Ensuite, s’il est vrai qu’Edgar Faure, Président du Conseil d’alors, aurait déclaré à une délégation du comité de grève de Nantes qu’il recevait :
« Mais vous rendez-vous compte de ce que vous faites ? Vous m'obligez à dégarnir le front algérien en prélevant dix mille C.R.S. d’Algérie pour les concentrer dans la région de Nantes ! »,
et que l’alliance spontanée du prolétariat avec les peuples luttant pour leur indépendance ait de quoi enthousiasmer, ce n’étaient pas ici, contrairement aux affirmations des trotskistes, de larges masses du prolétariat qui, conscientes des intérêts de la politique autonome de leur classe, exprimaient une volonté déterminée de soutenir un peuple qui se séparait de la nation qui l’opprime. Car pour que cette volonté soit ferme et non éphémère, il faut, encore une fois, qu’elle s’exprime dans un parti. Il est étrange que ceux qui croient voir se manifester à tout moment l’action révolutionnaire des masses, ne reconnaissent pas qu’elles ont besoin d’un programme socialiste propre.

Enfin, alors que, conformément à toute la politique marxiste, l’Internationale Communiste exigeait que dans tous les pays coloniaux le parti prolétarien ne fusionne jamais avec d’autres partis, et conserve toujours « le caractère indépendant du mouvement prolétarien, même dans sa forme embryonnaire », toute la gauche et l’extrême-gauche actuelles ont ceci de commun qu’elles renoncent même dans les métropoles hautement capitalistes à toute forme d’organisation autonome du prolétariat qui ait son programme politique propre.

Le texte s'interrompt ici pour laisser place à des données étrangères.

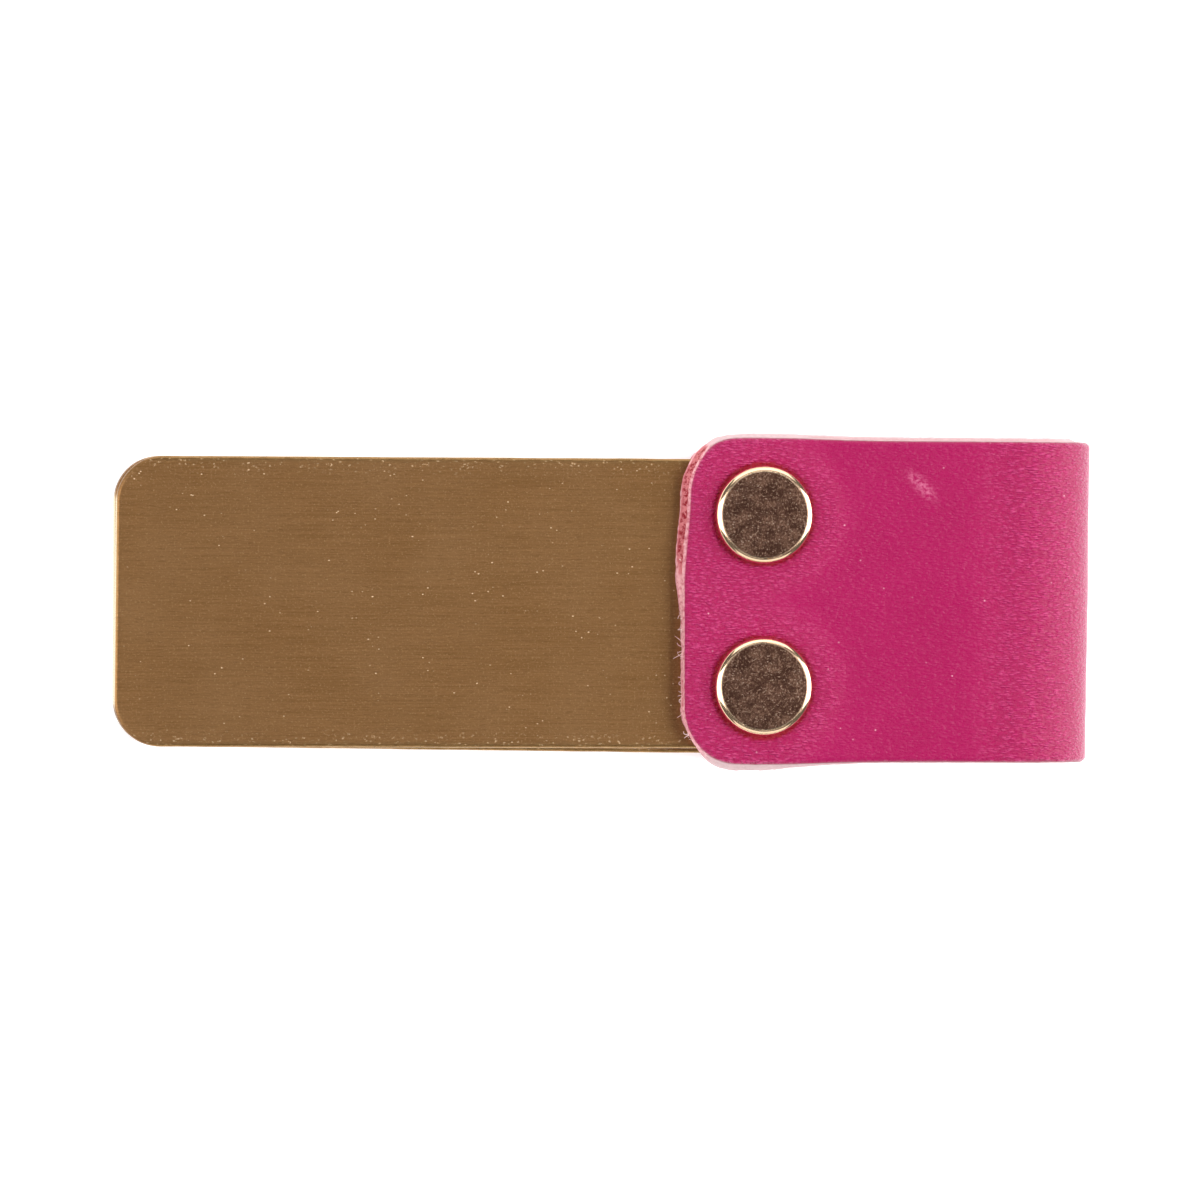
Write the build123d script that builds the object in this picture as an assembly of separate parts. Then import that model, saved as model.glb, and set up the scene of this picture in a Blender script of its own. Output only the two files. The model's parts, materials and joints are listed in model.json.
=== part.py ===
from build123d import *
import math
import os

# Money clip: a brass strip bent into a hairpin spring, with a leather strap wrapped
# round its bend. Two double-cap rivets hold the strap to each leg of the strip.
# All sizes are in millimetres.

# Brass strip
strip_width = 22.5
strip_thickness = 1.0
strip_edge_radius = 0.25
leaf_length = 69.8            # straight leg, from the bend to its free end
leaf_corner_radius = 3.6
bend_radius = 3.4             # inside of the bend
tip_gap = 0.2                 # between the free ends at rest

# Leather strap
strap_width = 25.0
strap_thickness = 2.2
strap_clearance = 0.05        # between the strap and the strip
strap_edge_radius = 0.25
front_flap_length = 25.9      # from the bend to the flap's raw end
back_flap_length = 24.3       # the strap is folded a little off its middle
flap_corner_radius = 4.2

# The strip and the strap are divided where they start to bend
seam = 0.02

# Rivets: a capped socket outside, and a capped tubular post from inside
rivet_spacing = 13.3
rivet_from_bend = 19.7
post_radius = 1.5
post_wall = 0.3
post_bulge_radius = 1.68
leaf_hole_radius = 1.6
strap_hole_radius = 1.9
sheet = 0.25                  # thickness of the sockets and flanges
play = 0.03                   # between the pieces of one rivet

cap_radius = 3.8
cap_height = 1.1
cap_wall = 0.3
cap_rim_radius = 0.45
cap_lip_radius = 2.8

head_radius = 3.3
head_height = 0.8
head_wall = 0.2
head_rim_radius = 0.35
head_lip_radius = 2.5

socket_collar_length = 0.9
socket_collar_wall = 0.3

# Levels above a leg's inner face, outwards
leather_bottom = strip_thickness + strap_clearance
leather_top = leather_bottom + strap_thickness
cap_top = leather_top + cap_height
fold_inner_radius = bend_radius + leather_bottom
fold_outer_radius = bend_radius + leather_top

# Each leg leans towards the other, so that the free ends almost meet
leg_lean = math.degrees(math.asin((bend_radius - tip_gap / 2) / leaf_length))


def resting_slope():
    """Slope of the back leg when the clip lies on its free end and its two back caps."""
    tip_x = strip_edge_radius - leaf_length
    tip_z = strip_thickness - strip_edge_radius
    rim_x = -rivet_from_bend - (cap_radius - cap_rim_radius)
    rim_z = cap_top - cap_rim_radius
    reach = math.hypot(rim_x - tip_x, rim_z - tip_z)
    rise = math.atan2(rim_z - tip_z, rim_x - tip_x)
    return math.degrees(rise + math.asin((cap_rim_radius - strip_edge_radius) / reach))


def rounded_tongue(length, width, corner, thickness):
    """A plate from x = 0 to x = -length, with its two far corners rounded."""
    outline = Pos(-length / 2, 0) * Rectangle(length, width)
    far_corners = outline.vertices().filter_by(lambda v: v.X < -length / 2)
    return extrude(fillet(far_corners, corner), thickness)


def free_edges(plate, level):
    """The edges round a plate's face at this level, but not the one on its seam."""
    at_level = plate.edges().filter_by(lambda e: abs(e.center().Z - level) < 1e-6)
    return at_level.filter_by(lambda e: abs(e.center().X) > 1e-6)


def rivet_places():
    return [Pos(-rivet_from_bend, side * rivet_spacing / 2, 0) for side in (1, -1)]


def drilled(plate, thickness, radius):
    for place in rivet_places():
        plate -= place * Pos(0, 0, thickness / 2) * Cylinder(radius, 3 * thickness)
    return plate


def leaf():
    plate = rounded_tongue(leaf_length, strip_width, leaf_corner_radius, strip_thickness)
    rounded = free_edges(plate, 0) + free_edges(plate, strip_thickness)
    return drilled(fillet(rounded, strip_edge_radius), strip_thickness, leaf_hole_radius)


def flap(length):
    plate = rounded_tongue(length, strap_width, flap_corner_radius, strap_thickness)
    plate = fillet(free_edges(plate, strap_thickness), strap_edge_radius)
    return Pos(0, 0, leather_bottom) * drilled(plate, strap_thickness, strap_hole_radius)


def bend(inner, outer, width, edge_radius, rounded_faces):
    """The part of a strip that runs round the bend, from one leg to the other."""
    half_turn = 90 + leg_lean - math.degrees(seam / inner)
    low = CenterArc((0, 0), inner, -half_turn, 2 * half_turn)
    high = CenterArc((0, 0), outer, -half_turn, 2 * half_turn)
    section = make_face(low + high + Line(low @ 0, high @ 0) + Line(low @ 1, high @ 1))
    solid = extrude(Plane.XZ * section, width / 2, both=True)
    arcs = solid.edges().filter_by(GeomType.CIRCLE)
    chosen = arcs.filter_by(lambda e: any(abs(e.radius - r) < 1e-6 for r in rounded_faces))
    return fillet(chosen, edge_radius)


def turned(points):
    """A solid of revolution about Z from (radius, height) points, joined by straight lines."""
    outline = Polyline(*[(r, 0, z) for r, z in points], close=True)
    return revolve(make_face(outline), Axis.Z)


def round_top(solid, level, radius, rounding):
    edge = solid.edges().filter_by(
        lambda e: e.geom_type == GeomType.CIRCLE
        and abs(e.radius - radius) < 1e-6
        and abs(e.center().Z - level) < 1e-6
    )
    return fillet(edge, rounding)


def capped_shell(radius, height, wall, lip, rounding):
    """A drawn metal cap on z = 0, hollow, with its rim turned in under the piece it holds."""
    shell = turned([
        (0, height - wall), (0, height), (radius, height), (radius, 0),
        (lip, 0), (lip, wall), (radius - wall, wall), (radius - wall, height - wall),
    ])
    shell = round_top(shell, height, radius, rounding)
    return round_top(shell, height - wall, radius - wall, rounding - wall / 2)


def cap():
    """The outer cap, on the leather."""
    shell = capped_shell(cap_radius, cap_height, cap_wall, cap_lip_radius, cap_rim_radius)
    return Pos(0, 0, leather_top) * shell


def head():
    """The low inner cap, on the leg's inner face, facing into the throat."""
    shell = capped_shell(head_radius, head_height, head_wall, head_lip_radius, head_rim_radius)
    return Rot(180, 0, 0) * shell


def socket():
    """The disc that the outer cap holds, with a collar down into the leather's hole."""
    bottom = leather_top + cap_wall + play
    hole = post_radius + play
    collar_radius = hole + socket_collar_wall
    collar_bottom = bottom - socket_collar_length
    disc_radius = cap_radius - cap_wall - play
    return turned([
        (hole, collar_bottom), (hole, bottom + sheet), (disc_radius, bottom + sheet),
        (disc_radius, bottom), (collar_radius, bottom), (collar_radius, collar_bottom),
    ])


def post():
    """The tubular post, from its flange in the inner cap to its bulged end in the socket."""
    flange_top = -head_wall - play
    flange_bottom = flange_top - sheet
    flange_radius = head_radius - head_wall - play
    socket_top = leather_top + cap_wall + play + sheet
    bulge_bottom = socket_top + play
    end = cap_top - cap_wall - play
    bore = post_radius - post_wall
    return turned([
        (bore, flange_bottom), (flange_radius, flange_bottom), (flange_radius, flange_top),
        (post_radius, flange_top), (post_radius, bulge_bottom),
        (post_bulge_radius, bulge_bottom), (post_bulge_radius, end), (0, end),
        (0, end - sheet / 2), (bore, end - sheet / 2),
    ])


def build():
    """Every piece, with the bend's axis on Y, its middle towards +X, and the legs towards -X."""
    front = Rot(0, -leg_lean, 0) * Pos(0, 0, bend_radius)
    back = Rot(180, 0, 0) * front
    pieces = {
        "clip_bow": bend(
            bend_radius, bend_radius + strip_thickness, strip_width, strip_edge_radius,
            (bend_radius, bend_radius + strip_thickness),
        ),
        "strap_fold": bend(
            fold_inner_radius, fold_outer_radius, strap_width, strap_edge_radius,
            (fold_outer_radius,),
        ),
    }
    legs = (("front", front, front_flap_length), ("back", back, back_flap_length))
    for leg, frame, flap_length in legs:
        pieces[f"{leg}_leaf"] = frame * leaf()
        pieces[f"strap_{leg}_flap"] = frame * flap(flap_length)
        # the back leg is turned over, so its first rivet is the lower one
        sides = ("upper", "lower") if leg == "front" else ("lower", "upper")
        for side, place in zip(sides, rivet_places()):
            for name, make in (("cap", cap), ("socket", socket), ("post", post), ("head", head)):
                pieces[f"{leg}_{name}_{side}"] = frame * place * make()
    return pieces


def corner(pieces, choose, end):
    """The corner of the box round all the pieces: choose is min or max."""
    corners = [getattr(piece.bounding_box(), end) for piece in pieces.values()]
    return Vector(*[choose(getattr(c, axis) for c in corners) for axis in "XYZ"])


lean = leg_lean + resting_slope()
lying = {name: Rot(0, -lean, 0) * piece for name, piece in build().items()}
low = corner(lying, min, "min")
high = corner(lying, max, "max")
to_origin = Pos(-(low.X + high.X) / 2, 0, -low.Z)

os.makedirs("parts", exist_ok=True)
for name, piece in lying.items():
    export_step(to_origin * piece, f"parts/{name}.step")

print(f"leg lean {leg_lean:.4f} deg, back leg slope {resting_slope():.4f} deg")
print(f"bend axis at x = {to_origin.position.X:.4f}, z = {to_origin.position.Z:.4f}")
print("overall " + " x ".join(f"{size:.3f}" for size in high - low))
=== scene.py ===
import json
import math

import bpy
import numpy as np
from mathutils import Matrix, Vector


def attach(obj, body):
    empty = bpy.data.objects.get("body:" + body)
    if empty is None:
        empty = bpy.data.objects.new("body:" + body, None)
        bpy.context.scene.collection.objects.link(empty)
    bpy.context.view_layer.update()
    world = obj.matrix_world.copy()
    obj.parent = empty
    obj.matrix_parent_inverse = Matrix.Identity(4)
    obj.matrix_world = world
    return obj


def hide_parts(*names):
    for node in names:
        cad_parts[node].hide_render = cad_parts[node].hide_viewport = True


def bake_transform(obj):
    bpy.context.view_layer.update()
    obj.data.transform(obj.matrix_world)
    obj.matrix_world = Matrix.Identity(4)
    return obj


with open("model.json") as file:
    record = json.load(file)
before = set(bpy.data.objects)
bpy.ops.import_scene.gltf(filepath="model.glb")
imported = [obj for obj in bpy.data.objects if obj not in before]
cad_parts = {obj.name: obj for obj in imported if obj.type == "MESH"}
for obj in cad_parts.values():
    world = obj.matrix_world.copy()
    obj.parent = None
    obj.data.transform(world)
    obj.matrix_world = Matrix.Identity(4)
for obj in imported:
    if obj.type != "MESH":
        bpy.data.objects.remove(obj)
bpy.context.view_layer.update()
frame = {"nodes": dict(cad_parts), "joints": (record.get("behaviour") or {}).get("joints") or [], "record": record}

# A money clip: a brass strip bent into a hairpin, a riveted leather strap round its bend.
# Shapes are worked out in millimetres and turned into metres as each mesh is made.
MM = 0.001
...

Les antistaliniens à la rescousse de l’impérialisme

Touts les « partis » et groupuscules de gauche se font les supporters de la négociation pour la paix en Algérie ? Faut-il donc rappeler qu’après la honteuse capitulation de la social-démocratie en 1914, Lénine s’était empressé de bien souligner contre les pacifistes qu’il n’était pas favorable à la conclusion de la paix, quelle qu’elle fut, la plus rapide possible, mais pour la transformation de la guerre impérialiste en guerre civile. En effet, la guerre ou la paix constituent une alternative de la politique bourgeoise, tandis que la transformation de la guerre impérialiste en guerre civile se place, elle, sur le terrain révolutionnaire, le terrain de classe du prolétariat. Il suffit d’ailleurs de gratter quelque peu le vernis qui recouvre les positions de tous ceux qui prêchent la négociation, et embrouillent le prolétariat par des mots d’ordre qui conduisent à une impasse, pour voir aussitôt qu’ils n’ont en vue que les intérêts de la France. Ils prétendent par exemple que le budget de la guerre pourrait être affecté à la construction d’écoles, d’hôpitaux, ou à l’aménagement de la Sécurité Sociale, etc. Ils s’imaginent autrement dit que, si on les laissait faire, ils pourraient embellir et transformer le capitalisme français en un capitalisme régénéré et baptisé République socialiste. Même les opposants authentiquement bourgeois sont plus réalistes, car les partisans de gauche de la paix en Algérie se comportent en vrais anarchisants ou idéologues petits-bourgeois qui n’ont – apparemment du moins – pas la moindre idée de la marche du grand capitalisme et de l’impérialisme.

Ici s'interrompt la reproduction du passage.